I appreciate your advice…

Current status (Taylor Kit K2006):
FC = 4.0
CC = <0.5
pH = 7.7
Alk = 70
Ca = 80
CYA = 35
Water temp. 82-84°F (day and night, all year)
 

ajw22

Gold Supporter
TFP Guide
Jul 21, 2013
19,405
Northern NJ
So, my question….could it be that using a low concentration of 1,200 ppm salt (hence producing less chlorine per unit time within the cell), that perhaps this is not sufficient to fully treat the water as it passes through the cell? Hence, using the TFP recommended CYA level of 70-80 is too high in this type of set up? The manual for the chlorinator specifies a CYA at 30.
No.

The water is not "treated" as it passes through the cell. Chlorine is generated which flows to your pool and mixes with your pool water.

1200 ppm is low for your cell. 1500 ppm is the optimal salt level. Are you measuring the salt level with the K-1766 Taylor Salt Test ?

I think your water got some algae and needs a big does of chlorine to clear it. Next time fo a Overnight Chlorine Loss Test when you see that problem developing.
 

RandB

New member
Jul 18, 2020
3
Caribbean
Yes, thank you for the response. I guess I mis-understood. I was under the impression that the 'rationale' for using very high levels of CYA in salt water chlorine generator pools, compared to manually dosed pools, was that the thinking is as the water passed through the cell is was exposed to very high levels of chlorine. If it is simply that the water is chlorinated to keep the pool chlorine at the desired level, then the ratio of CYA to chlorine is not consistent with the recommendations for a manually dosed chlorine pool and they should be the same.

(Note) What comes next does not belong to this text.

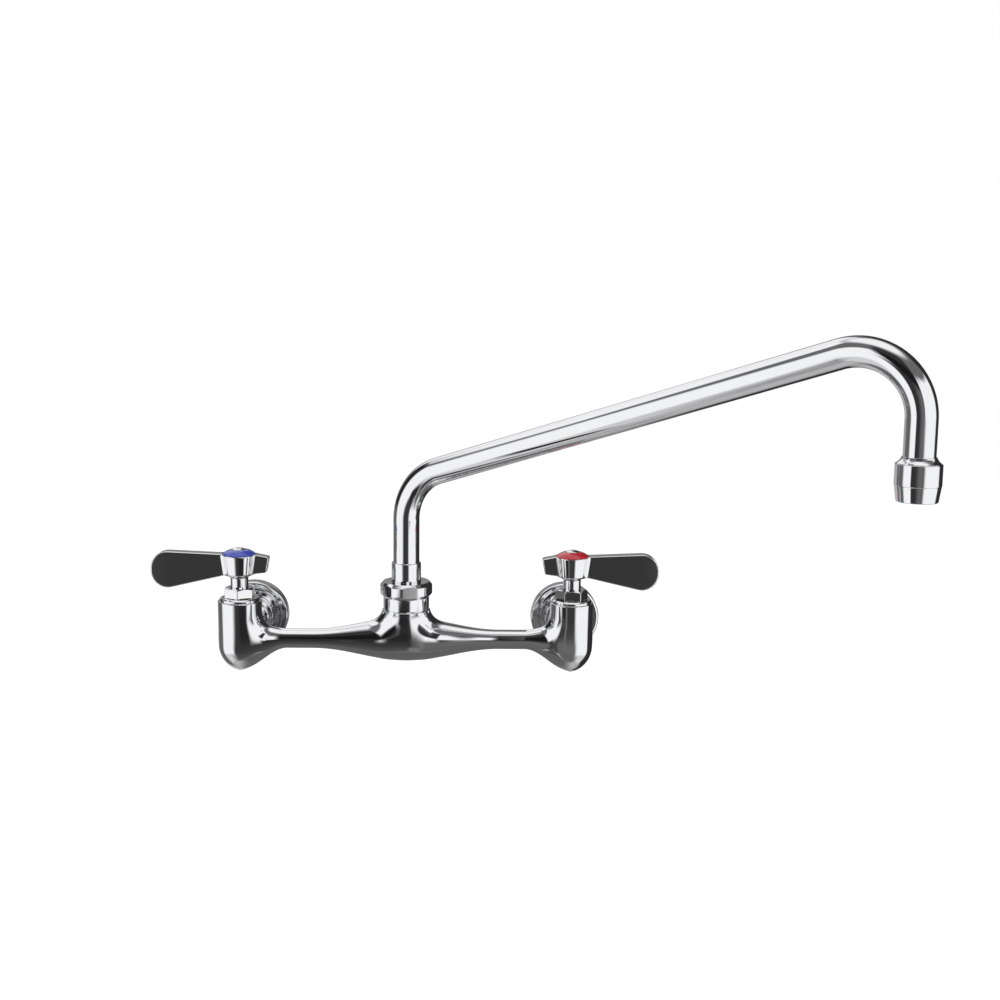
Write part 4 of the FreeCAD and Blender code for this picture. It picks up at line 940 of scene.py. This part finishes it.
flags = {
    # Black cloths, which only reflections show: where each lies, how far it fades in from its
    # sides and ends as shares of its size, and its shades along it
    "front_cloth": {
        "corner": (-900, -1260, -1500), "across": (1540, 0, 0), "along": (0, 0, 1640),
        "sides": (0.33, 0.22), "ends": (0.35, 0.09), "shades": [(0, 0.1), (0.6, 0.045), (1, 0.035)],
    },
    "arm_cloth": {
        "corner": (-125, -200, -120), "across": (180, 0, 0), "along": (0, 0, 124),
        "sides": (0.32, 0.3), "ends": (0.15, 0.15), "shades": [(0, 0.025), (1, 0.02)],
    },
    "low_left_cloth": {
        "corner": (-145, -130, -230), "across": (180, 0, 0), "along": (0, 0, 224),
        "sides": (0.2, 0.2), "ends": (0.1, 0.08), "shades": [(0, 0.2), (0.6, 0.08), (1, 0.04)],
    },
    "low_right_cloth": {
        "corner": (5, -131, -230), "across": (140, 0, 0), "along": (0, 0, 229),
        "sides": (0.24, 0.24), "ends": (0.1, 0.08), "shades": [(0, 0.22), (0.6, 0.13), (1, 0.15)],
    },
    "under_cloth": {
        "corner": (-112, -100, -58), "across": (224, 0, 0), "along": (0, 100, 0),
        "sides": (0.16, 0.16), "ends": (0.16, 0.16), "shades": [(0, 0.12), (1, 0.14)],
    },
    "drop_cloth": {
        "corner": (110, -330, 10), "across": (0, 0, 195), "along": (165, 0, 0),
        "sides": (0.12, 0.12), "ends": (0.14, 0.16),
        "shades": [(0, 0.03), (0.5, 0.035), (0.8, 0.14), (1, 0.16)],
    },
}


def newSheet(name, corners, material):
    # One flat quad, with its corners in metres
    mesh = bpy.data.meshes.new(name)
    mesh.from_pydata(corners, [], [(0, 1, 2, 3)])
    layer = mesh.uv_layers.new(name="sheet")
    for loop, spot in zip(layer.data, ((0, 0), (1, 0), (1, 1), (0, 1))):
        loop.uv = spot
    mesh.materials.append(material)
    return linkNew(name, mesh)


def makeFlag(name):
    c = flags[name]
    corner, across, along = (Vector(c[key]) * mm for key in ("corner", "across", "along"))
    material = bpy.data.materials.new("black cloth")
    cloth = newSheet(name, [corner, corner + across, corner + across + along, corner + along],
                     material)
    for kind in ("camera", "diffuse", "transmission", "volume_scatter", "shadow"):
        setattr(cloth, f"visible_{kind}", False)
    material.use_nodes = True
    tree = material.node_tree
    tree.nodes.clear()
    place = addNode(tree, "ShaderNodeTexCoord")
    parts = addNode(tree, "ShaderNodeSeparateXYZ")
    tree.links.new(place.outputs["UV"], parts.inputs[0])
    shade = c["shades"][0][1]
    for (low, _), (high, after) in zip(c["shades"], c["shades"][1:]):
        shade = mixShade(tree, ramp(tree, parts.outputs["Y"], low, high), shade, after)
    glow = addNode(tree, "ShaderNodeEmission")
    tree.links.new(shade, glow.inputs["Strength"])
    cover = 1.0
    for part, (first, last) in (("X", c["sides"]), ("Y", c["ends"])):
        cover = calc(tree, "MULTIPLY", cover, ramp(tree, parts.outputs[part], 0.0, first))
        cover = calc(tree, "MULTIPLY", cover, ramp(tree, parts.outputs[part], 1 - last, 1.0, 1.0, 0.0))
    through = addNode(tree, "ShaderNodeBsdfTransparent")
    both = addNode(tree, "ShaderNodeMixShader")
    tree.links.new(cover, both.inputs[0])
    tree.links.new(through.outputs[0], both.inputs[1])
    tree.links.new(glow.outputs[0], both.inputs[2])
    output = addNode(tree, "ShaderNodeOutputMaterial")
    tree.links.new(both.outputs[0], output.inputs["Surface"])


floorSizes = {
    "level": -320.0, "half": 3000.0, "color": (0.86, 0.86, 0.86, 1), "cloudy": (0.84, 0.84, 0.84, 1),
    "cloud": 3.0, "roughness": 0.9,
    "glow": 0.32,     # for the camera alone, so that the floor's far part is white
}


def makeFloor():
    c = floorSizes
    half, level = c["half"] * mm, c["level"] * mm
    material, tree, shader = newMaterial("pale floor")
    floor = newSheet("floor", [(-half, -half, level), (half, -half, level), (half, half, level),
                               (-half, half, level)], material)
    cloud = noise(tree, c["cloud"])
    tree.links.new(mixColor(tree, cloud, c["color"], c["cloudy"]), shader.inputs["Base Color"])
    shader.inputs["Roughness"].default_value = c["roughness"]
    path = addNode(tree, "ShaderNodeLightPath")
    glow = addNode(tree, "ShaderNodeEmission")
    tree.links.new(calc(tree, "MULTIPLY", path.outputs["Is Camera Ray"], c["glow"]),
                   glow.inputs["Strength"])
    both = addNode(tree, "ShaderNodeAddShader")
    tree.links.new(shader.outputs[0], both.inputs[0])
    tree.links.new(glow.outputs[0], both.inputs[1])
    output = tree.nodes["Material Output"]
    tree.links.new(both.outputs[0], output.inputs["Surface"])
    floor.visible_glossy = False


lamps = {
    "key": {"spot": (-900, -900, 1400), "size": 900, "power": 9.0},
    "fill": {"spot": (1100, -500, 900), "size": 900, "power": 4.0},
}
lampAim = Vector((0.05, -0.1, 0.08))      # metres, near the middle of the faucet


def makeLamps():
    for name, lamp in lamps.items():
        data = bpy.data.lights.new(name, "AREA")
        data.size = lamp["size"] * mm
        data.energy = lamp["power"]
        item = linkNew(name, data)
        item.location = Vector(lamp["spot"]) * mm
        item.rotation_euler = (lampAim - item.location).to_track_quat("-Z", "Y").to_euler()
        item.visible_glossy = False


camera = {
    "spot": (35.06, -891.13, 212.26),
    "yaw": -1.50066, "pitch": 8.68398, "roll": 0.7048,   # degrees: left, down and anticlockwise
    "lens": 49.67, "sensor": 36,
    "nearest": 10,            # nothing closer than this is drawn
}


def makeCamera():
    yaw, pitch, roll = (math.radians(camera[name]) for name in ("yaw", "pitch", "roll"))
    ahead = Vector((-math.sin(yaw) * math.cos(pitch), math.cos(yaw) * math.cos(pitch),
                    -math.sin(pitch)))
    level = Vector((math.cos(yaw), math.sin(yaw), 0))
    rise = level.cross(ahead)
    right = level * math.cos(roll) + rise * math.sin(roll)
    up = rise * math.cos(roll) - level * math.sin(roll)
    data = bpy.data.cameras.new("camera")
    data.lens = camera["lens"]
    data.sensor_width = camera["sensor"]
    data.clip_start = camera["nearest"] * mm
    item = linkNew("camera", data)
    turn = Matrix((right, up, -ahead)).transposed().to_4x4()
    item.matrix_world = Matrix.Translation(Vector(camera["spot"]) * mm) @ turn
    bpy.context.scene.camera = item


makeWorld()
for name in flags:
    makeFlag(name)
makeFloor()
makeLamps()
makeCamera()
bpy.context.scene.view_settings.view_transform = "Standard"
print("studio set")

I believe I quote Richard Falk, "The chlorine level near the chlorine generation plate in the SWG is very high....and also at a low pH so it's definitely super-chlorinating the water in that area." ..."This might be killing enough free-floating algae to allow for a lower FC/CYA ratio in SWG pools". If the later is true for typical SWGs, then a low-salt generator is producing less 'super-chlorination' in the area of the cell(?), and hence my confusion.

While the optimum for this low-salt cell is 1500 as you say, the recommended range is down to 1200. Mine is usually between 1300-1400. So far my CYA of 35 is working and I don't have much of a problem with my pH rising. It is almost always between 7.7-7.9. I am hesitant to raise my CYA level again to the recommended level.

Thank you.

Regards,
Richard
 

ajw22

Gold Supporter
TFP Guide
Jul 21, 2013
19,405
Northern NJ
SWG chlorine output is proportional to the salt level. Running your salt at 1200 gives you about 20% less chlorine generated then if your salt level was at 1500. You can run it at anywhere you like, just understand you are not generating the optimum amount of chlorine the cell can produce.

The lower FC/CYA ratio for the SWG is due to the SWG being able to maintain a more consistent FC level when the pump is run all day and the FC is being constantly replenished against the CL lost to UV.

You need to subscribe to the turnover myth to believe that all the pool water needs to flow through the SWG while it is operating every day for the "super chlorination" to sanitize the water. That is not what happens to keep the water sanitary. Lots of the water does not flow through the SWG in a day yet it remains sanitary. And The chlorine needs to sanitize the water while it is in the pool. So what you quote is an interesting bit of trivia but not how things really work.

If CYA 40 is working for you then it is fine. You are just giving up CL to the suns UV unnecessarily. With your small pool and SWG capacity it does not make a big difference.

BTW, we round CYA levels up. CYA 35 is meaningless as the scale of the CYA lines is logarithmic, not linear. You can't eyeball values between the lines. So if the dot disappears between 40 and 30 we round up and call it 40.
 

RandB

New member
Jul 18, 2020
3
Caribbean
Yes, I understand, thank you. But 1200-1400 produces plenty of chlorine for such a small pool. I don’t know what “optimum amount of chlorine” means. I believe there is nothing special per se about the cell itself, it is a T-Cell-15 I was told. If that is true, then the target ‘optimal’ salt level would be 3200 and at that level producing likely more than twice the chlorine. The point is the desire for a low salt experience, we love it between 1200-1400…at 1500 or more in not as pleasant.

Your comment concerning the lower FC/CYA ratio, is at odds with the statement from Richard Falk, that you call a ‘myth and a bit of trivia’. I did not understand from his comment that he was in any way suggesting that “all of the pool water” need to flow through the cell to be effective. Of course, the chlorine level is maintained in the pool to provide sanitation. The conundrum he was trying to address is the relative chlorine effectiveness at 80ppm CYA.

If I understand you correctly, the cell is simply producing chlorine that maintains the level of chlorine similar to adding liquid chlorine. Yet, this description does not provide an explanation for the basis of the TFP official Recommendations significant difference between SWCG pools and liquid chlorine-dosed pools for the amount of CYA. This is not about what I do. As you say I can do whatever, it is about the TFP recommendations.

I remain confused about the TFP recommendations for SWCG pool. Based upon your view there should logically not be any difference in recommendations. That seems exactly consistent with my experience to date (with a low-salt chlorine generator); hence, my initial query.

I followed the TFP recommendations and it did not work. That could be for a whole host of other reasons, but I thought if Richard Falk’s ideas were at all correct, then those using low-salt systems might need a modified recommendation.

Thank you again for the discussion, perspectives and contributions.